_Exercise task_: Below this line is the material. Write out only its lines from the one containing "lock_screw_spots, small_screw_head, small_screw_length)" through the one containing "bpy.context.scene.collection.objects.link(empty)", both kept, exactly.

_Source data_:
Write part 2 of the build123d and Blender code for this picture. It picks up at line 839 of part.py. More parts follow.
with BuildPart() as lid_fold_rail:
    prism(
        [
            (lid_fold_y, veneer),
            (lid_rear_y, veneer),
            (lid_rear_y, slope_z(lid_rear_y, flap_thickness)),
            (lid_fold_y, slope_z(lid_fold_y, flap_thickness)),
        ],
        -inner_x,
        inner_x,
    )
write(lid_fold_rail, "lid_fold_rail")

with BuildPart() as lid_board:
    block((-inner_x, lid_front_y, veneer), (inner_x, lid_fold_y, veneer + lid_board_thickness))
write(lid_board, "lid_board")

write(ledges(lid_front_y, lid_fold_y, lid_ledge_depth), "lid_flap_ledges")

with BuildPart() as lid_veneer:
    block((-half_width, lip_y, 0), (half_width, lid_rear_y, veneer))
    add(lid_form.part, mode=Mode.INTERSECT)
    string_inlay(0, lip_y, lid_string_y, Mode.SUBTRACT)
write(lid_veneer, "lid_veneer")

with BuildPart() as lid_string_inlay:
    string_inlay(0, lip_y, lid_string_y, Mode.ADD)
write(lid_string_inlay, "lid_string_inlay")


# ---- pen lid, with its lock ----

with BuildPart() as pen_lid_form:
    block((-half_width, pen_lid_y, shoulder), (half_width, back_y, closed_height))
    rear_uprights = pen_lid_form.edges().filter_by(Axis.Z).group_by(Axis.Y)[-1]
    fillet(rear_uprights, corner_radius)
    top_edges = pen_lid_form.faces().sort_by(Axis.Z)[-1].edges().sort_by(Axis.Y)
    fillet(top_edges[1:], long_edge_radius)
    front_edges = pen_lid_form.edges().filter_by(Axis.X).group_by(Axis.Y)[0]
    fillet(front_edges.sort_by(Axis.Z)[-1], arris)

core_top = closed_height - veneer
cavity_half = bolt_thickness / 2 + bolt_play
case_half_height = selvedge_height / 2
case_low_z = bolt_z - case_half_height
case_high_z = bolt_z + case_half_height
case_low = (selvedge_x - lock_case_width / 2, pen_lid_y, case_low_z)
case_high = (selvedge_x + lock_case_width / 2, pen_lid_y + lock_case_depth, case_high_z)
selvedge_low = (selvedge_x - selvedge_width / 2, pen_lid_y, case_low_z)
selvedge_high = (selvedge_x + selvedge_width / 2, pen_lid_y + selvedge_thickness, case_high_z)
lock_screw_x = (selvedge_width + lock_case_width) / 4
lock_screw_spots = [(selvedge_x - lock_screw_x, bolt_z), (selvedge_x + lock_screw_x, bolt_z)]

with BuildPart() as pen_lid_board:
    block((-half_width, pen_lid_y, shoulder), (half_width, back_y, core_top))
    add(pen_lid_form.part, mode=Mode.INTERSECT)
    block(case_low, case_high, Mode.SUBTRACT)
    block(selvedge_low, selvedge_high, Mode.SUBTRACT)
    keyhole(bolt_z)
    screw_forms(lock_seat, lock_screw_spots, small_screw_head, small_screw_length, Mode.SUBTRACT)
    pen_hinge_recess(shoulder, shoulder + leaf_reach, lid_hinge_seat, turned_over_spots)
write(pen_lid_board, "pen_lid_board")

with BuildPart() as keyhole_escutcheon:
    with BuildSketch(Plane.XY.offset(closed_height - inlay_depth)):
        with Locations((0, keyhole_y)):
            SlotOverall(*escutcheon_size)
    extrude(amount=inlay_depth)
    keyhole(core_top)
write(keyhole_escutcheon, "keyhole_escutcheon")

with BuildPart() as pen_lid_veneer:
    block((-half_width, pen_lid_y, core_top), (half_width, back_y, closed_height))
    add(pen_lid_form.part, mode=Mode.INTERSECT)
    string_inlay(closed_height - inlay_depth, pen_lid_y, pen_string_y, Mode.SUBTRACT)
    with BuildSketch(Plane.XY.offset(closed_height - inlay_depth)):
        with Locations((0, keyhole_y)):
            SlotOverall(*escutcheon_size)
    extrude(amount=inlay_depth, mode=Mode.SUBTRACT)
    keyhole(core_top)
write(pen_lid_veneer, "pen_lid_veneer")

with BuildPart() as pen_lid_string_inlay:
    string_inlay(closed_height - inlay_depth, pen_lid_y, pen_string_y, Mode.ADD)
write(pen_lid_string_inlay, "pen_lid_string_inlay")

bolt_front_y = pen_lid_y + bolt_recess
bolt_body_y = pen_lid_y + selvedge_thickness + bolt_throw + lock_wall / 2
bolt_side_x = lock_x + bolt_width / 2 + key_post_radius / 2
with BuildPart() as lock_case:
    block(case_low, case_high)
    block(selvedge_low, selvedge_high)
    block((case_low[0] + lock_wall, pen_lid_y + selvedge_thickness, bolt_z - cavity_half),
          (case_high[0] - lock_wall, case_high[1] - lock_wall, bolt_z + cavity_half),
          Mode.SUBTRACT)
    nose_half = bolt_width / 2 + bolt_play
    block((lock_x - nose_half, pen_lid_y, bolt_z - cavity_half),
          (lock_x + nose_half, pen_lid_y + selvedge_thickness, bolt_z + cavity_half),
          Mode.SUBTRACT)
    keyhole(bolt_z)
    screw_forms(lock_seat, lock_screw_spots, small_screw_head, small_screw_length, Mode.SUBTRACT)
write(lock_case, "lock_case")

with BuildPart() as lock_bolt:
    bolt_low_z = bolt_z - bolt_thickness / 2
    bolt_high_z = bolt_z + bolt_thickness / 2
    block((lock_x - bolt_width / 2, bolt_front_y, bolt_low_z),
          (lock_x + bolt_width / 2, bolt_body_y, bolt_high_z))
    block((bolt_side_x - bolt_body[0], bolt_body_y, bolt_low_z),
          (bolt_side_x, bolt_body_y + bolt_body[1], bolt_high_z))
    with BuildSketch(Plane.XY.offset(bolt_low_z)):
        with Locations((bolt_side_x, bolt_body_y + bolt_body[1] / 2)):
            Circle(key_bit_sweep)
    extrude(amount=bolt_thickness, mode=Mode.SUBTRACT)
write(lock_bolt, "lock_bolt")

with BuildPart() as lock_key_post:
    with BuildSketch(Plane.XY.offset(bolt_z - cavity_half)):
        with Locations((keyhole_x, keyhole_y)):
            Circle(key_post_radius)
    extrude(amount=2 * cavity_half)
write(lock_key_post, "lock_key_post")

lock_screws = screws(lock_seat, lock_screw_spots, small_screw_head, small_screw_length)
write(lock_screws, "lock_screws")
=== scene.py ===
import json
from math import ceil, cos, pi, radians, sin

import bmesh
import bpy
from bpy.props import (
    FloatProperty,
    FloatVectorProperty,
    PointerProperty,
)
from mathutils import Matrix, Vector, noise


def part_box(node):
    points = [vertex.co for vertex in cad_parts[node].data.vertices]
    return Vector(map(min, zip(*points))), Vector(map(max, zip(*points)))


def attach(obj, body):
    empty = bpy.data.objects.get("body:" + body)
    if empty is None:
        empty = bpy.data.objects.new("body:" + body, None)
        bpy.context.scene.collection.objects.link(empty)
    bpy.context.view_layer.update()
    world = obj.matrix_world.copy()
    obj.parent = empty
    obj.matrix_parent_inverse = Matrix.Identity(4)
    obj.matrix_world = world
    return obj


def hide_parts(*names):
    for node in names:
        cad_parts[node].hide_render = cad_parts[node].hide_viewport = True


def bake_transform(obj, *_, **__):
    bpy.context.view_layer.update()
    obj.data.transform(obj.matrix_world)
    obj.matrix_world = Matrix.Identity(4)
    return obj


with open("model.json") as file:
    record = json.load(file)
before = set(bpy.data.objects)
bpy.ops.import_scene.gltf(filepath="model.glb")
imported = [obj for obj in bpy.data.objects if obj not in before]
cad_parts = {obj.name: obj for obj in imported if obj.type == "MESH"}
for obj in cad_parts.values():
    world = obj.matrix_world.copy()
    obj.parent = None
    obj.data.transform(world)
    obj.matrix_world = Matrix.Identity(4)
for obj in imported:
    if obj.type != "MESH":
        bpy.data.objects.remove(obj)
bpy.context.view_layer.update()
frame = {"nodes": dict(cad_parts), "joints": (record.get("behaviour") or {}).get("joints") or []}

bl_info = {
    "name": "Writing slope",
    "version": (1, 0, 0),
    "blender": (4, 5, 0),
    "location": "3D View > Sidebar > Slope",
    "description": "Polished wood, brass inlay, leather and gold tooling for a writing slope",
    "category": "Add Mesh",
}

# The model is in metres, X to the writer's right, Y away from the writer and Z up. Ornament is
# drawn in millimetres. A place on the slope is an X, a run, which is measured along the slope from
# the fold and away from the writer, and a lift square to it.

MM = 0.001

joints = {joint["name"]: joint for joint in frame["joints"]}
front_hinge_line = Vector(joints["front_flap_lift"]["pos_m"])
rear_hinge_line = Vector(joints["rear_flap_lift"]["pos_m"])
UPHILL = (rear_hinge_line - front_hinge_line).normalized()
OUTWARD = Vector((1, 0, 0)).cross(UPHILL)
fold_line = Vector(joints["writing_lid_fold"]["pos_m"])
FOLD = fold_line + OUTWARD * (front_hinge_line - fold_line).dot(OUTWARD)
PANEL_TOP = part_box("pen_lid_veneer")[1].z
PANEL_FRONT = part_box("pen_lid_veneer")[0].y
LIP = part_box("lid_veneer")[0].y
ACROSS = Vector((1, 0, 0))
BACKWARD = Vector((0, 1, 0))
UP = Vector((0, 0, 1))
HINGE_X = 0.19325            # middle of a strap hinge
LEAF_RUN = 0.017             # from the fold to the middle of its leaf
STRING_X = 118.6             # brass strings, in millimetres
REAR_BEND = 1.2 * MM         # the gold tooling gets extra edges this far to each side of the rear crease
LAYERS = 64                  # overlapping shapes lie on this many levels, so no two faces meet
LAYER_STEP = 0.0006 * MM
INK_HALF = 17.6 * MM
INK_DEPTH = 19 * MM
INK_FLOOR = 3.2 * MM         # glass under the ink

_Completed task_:
lock_screws = screws(lock_seat, lock_screw_spots, small_screw_head, small_screw_length)
write(lock_screws, "lock_screws")
=== scene.py ===
import json
from math import ceil, cos, pi, radians, sin

import bmesh
import bpy
from bpy.props import (
    FloatProperty,
    FloatVectorProperty,
    PointerProperty,
)
from mathutils import Matrix, Vector, noise


def part_box(node):
    points = [vertex.co for vertex in cad_parts[node].data.vertices]
    return Vector(map(min, zip(*points))), Vector(map(max, zip(*points)))


def attach(obj, body):
    empty = bpy.data.objects.get("body:" + body)
    if empty is None:
        empty = bpy.data.objects.new("body:" + body, None)
        bpy.context.scene.collection.objects.link(empty)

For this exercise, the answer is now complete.